There was a time when meadow, grove, and stream,

The earth, and every common sight,

      To me did seem

    Apparelled in celestial light,

The glory and the freshness of a dream.

And then this gradually disappeared. As time went on, what Wordsworth calls ‘shades of the prison-house’ closed around him, and the world, far from being transfigured, came to seem as we ordinarily see it, rather dull and dreary.

I would also like to read an extremely beautiful passage from the Centuries of Meditations of Thomas Traherne, who lived one hundred and fifty years before Wordsworth, and who describes in prose his own experiences of childhood.

The dust and stones of the street were as precious as gold … The green trees when I saw them first through one of the gates transported and ravished me, their sweetness and unusual beauty made my heart to leap and almost mad with ecstasy, they were such strange and wonderful things. The Men! O what venerable and reverend creatures did the aged seem! Immortal Cherubims! And young men glittering and sparkling Angels, and maids strange seraphic pieces of life and beauty! Boys and girls tumbling in the streets, and playing, were moving jewels … Eternity was manifest in the Light of the Day, and something infinite behind everything appeared … with much ado I was corrupted, and made to learn the dirty devices of this world. Which now I unlearn, and become, as it were, a little child again that I may enter into the Kingdom of God.

In another passage he speaks of the Kingdom of God as being the external world seen in this visionary way.

The world is a mirror of infinite beauty, yet no man sees it. It is a Temple of Majesty, yet no man regards it. It is a region of Light and Peace, did not men disquiet it. It is the Paradise of God … It is the place of Angels and the Gate of Heaven.

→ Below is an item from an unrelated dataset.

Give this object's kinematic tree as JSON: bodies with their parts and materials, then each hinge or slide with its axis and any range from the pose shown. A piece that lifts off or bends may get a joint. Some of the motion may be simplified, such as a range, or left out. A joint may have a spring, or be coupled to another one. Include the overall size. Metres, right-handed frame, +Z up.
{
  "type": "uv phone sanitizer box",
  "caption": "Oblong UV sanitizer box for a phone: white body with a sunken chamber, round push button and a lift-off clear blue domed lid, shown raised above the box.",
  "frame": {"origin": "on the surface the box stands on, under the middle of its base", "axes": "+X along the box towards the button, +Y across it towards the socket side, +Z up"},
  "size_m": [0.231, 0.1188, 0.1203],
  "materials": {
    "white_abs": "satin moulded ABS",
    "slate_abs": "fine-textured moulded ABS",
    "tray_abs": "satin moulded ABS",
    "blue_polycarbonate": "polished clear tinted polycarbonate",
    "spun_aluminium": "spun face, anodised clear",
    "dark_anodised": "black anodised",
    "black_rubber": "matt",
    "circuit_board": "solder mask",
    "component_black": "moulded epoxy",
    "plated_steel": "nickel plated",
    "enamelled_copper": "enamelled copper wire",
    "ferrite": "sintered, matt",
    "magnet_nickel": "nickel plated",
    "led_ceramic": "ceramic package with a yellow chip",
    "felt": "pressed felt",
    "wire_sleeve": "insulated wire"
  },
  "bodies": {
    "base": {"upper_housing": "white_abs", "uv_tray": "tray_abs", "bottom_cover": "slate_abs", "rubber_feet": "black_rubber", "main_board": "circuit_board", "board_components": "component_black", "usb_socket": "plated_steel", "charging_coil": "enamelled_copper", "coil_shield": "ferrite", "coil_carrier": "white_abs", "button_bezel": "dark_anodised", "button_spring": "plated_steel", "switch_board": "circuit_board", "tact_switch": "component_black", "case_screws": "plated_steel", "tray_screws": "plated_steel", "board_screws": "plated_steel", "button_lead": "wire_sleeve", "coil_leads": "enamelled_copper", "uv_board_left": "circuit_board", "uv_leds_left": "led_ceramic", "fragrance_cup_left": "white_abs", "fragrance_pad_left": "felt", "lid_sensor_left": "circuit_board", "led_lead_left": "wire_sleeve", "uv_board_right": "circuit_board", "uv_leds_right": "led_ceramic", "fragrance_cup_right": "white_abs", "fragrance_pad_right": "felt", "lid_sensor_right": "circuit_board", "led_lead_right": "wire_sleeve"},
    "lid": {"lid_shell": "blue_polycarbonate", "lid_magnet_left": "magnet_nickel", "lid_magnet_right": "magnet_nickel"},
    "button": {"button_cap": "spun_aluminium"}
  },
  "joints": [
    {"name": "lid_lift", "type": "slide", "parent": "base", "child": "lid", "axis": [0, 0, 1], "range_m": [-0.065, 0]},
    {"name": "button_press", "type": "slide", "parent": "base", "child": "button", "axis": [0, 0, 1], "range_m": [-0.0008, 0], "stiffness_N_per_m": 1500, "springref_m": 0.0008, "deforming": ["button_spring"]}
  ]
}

This is the world transfigured by the visionary experience, a world which many poets, and many people who are not poets, have seen. It is an experience which people have after convalescence, when they are, as it were, reborn into the world and suddenly, with this kind of visionary sight, they perceive its miraculous beauty.

There are certain aspects of ordinary sunlight which can produce this visionary view of the world. I would like to read another very beautiful poem by Wordsworth, where he describes the effect of sunset:

No sound is uttered, but a deep

And solemn harmony pervades

The hollow vale from steep to steep,

And penetrates the glades.

Far-distant images draw nigh,

Called forth by wondrous potency

Of beamy radiance, that imbues

Whate’er it strikes, with gem-like hues!

In vision exquisitely clear,

Herds range along the mountain-side;

And glistening antlers are descried;

And gilded flocks appear.

Thine is the tranquil hour, purpureal Eve!

But long as god-like wish, or hope divine,

Informs my spirit, ne’er can I believe

That this magnificence is wholly thine!

From worlds not quickened by the sun

A portion of the gift is won;

An intermingling of Heaven’s pomp is spread

On ground which British shepherds tread!

This is very beautiful and indicates the spontaneous way in which the poet interprets the natural phenomenon of sunset in supernatural terms. It seems to be profoundly inevitable.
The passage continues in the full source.